Another good example, is identifying stress/fracture points in various forms of architecture and engineering. If you place a heavy object on a bridge, you'll create stress in various directions at that point on the bridge. In a simplified explanation, the stress propagates itself throughout the entire bridge, cause other points to undergo stress. These new points will create stress that affects every other point on the bridge, including the original point. You need differential equations to model how one change affects another.

Finally, in electrical engineering, you'll find that circuits frequently have components that depend on one another. An inductor on a circuit will act in different ways depending on how a capacitor many points away is acting. Likewise, the capacitor will accept varying amounts of charge, dependent on what the inductor is doing to the rest of the circuit. You need differential equations to model how two things that are changing simultaneously, affect each other.

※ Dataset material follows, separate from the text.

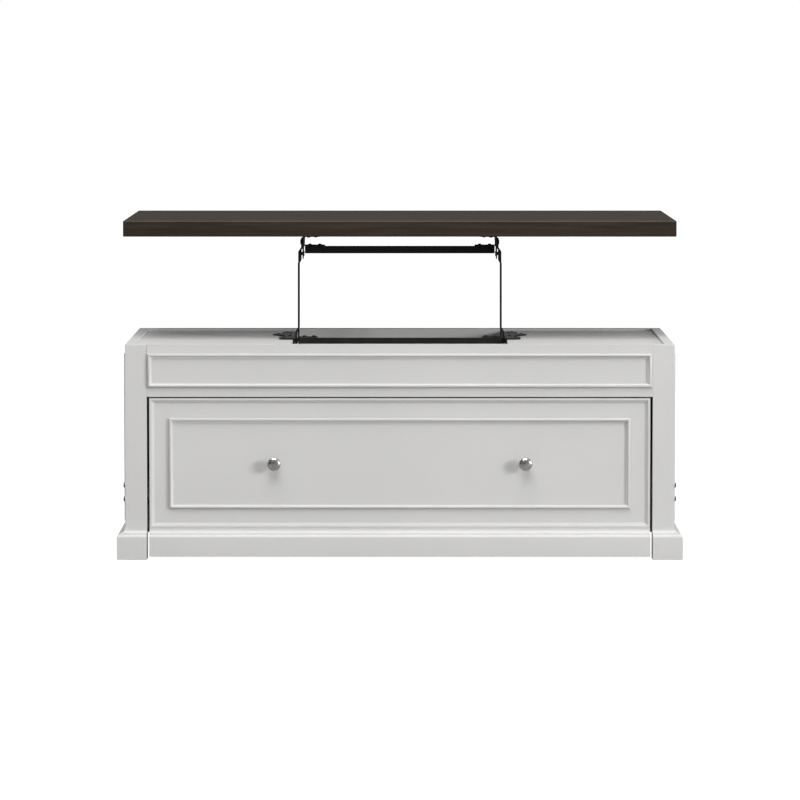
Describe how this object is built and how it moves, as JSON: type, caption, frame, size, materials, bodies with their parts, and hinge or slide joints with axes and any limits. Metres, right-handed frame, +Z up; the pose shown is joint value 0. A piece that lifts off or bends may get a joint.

There are far more applications than these, and many of them utilize computer software to create and solve these equations.

 

[ZoFreX]

Someone in my class got pissed off with all the "maths-land" work we were doing, ie it had no use in the real world, so the teacher found an example of using complex numbers (aka imaginary numbers) for a real problem, and it also gives an example for your problem.

2nd order differential equations with no real roots are used to model damped harmonic motion - e.g. any real-life oscillation. Used for pretty much everything in engineering I guess.

a * d2y/dx2 + b * dy/dx + c * y = f(x)

Roots are not real when b^2 - 4 * a * c is less than zero. Don't ask why, I missed the lesson where he explained it to us.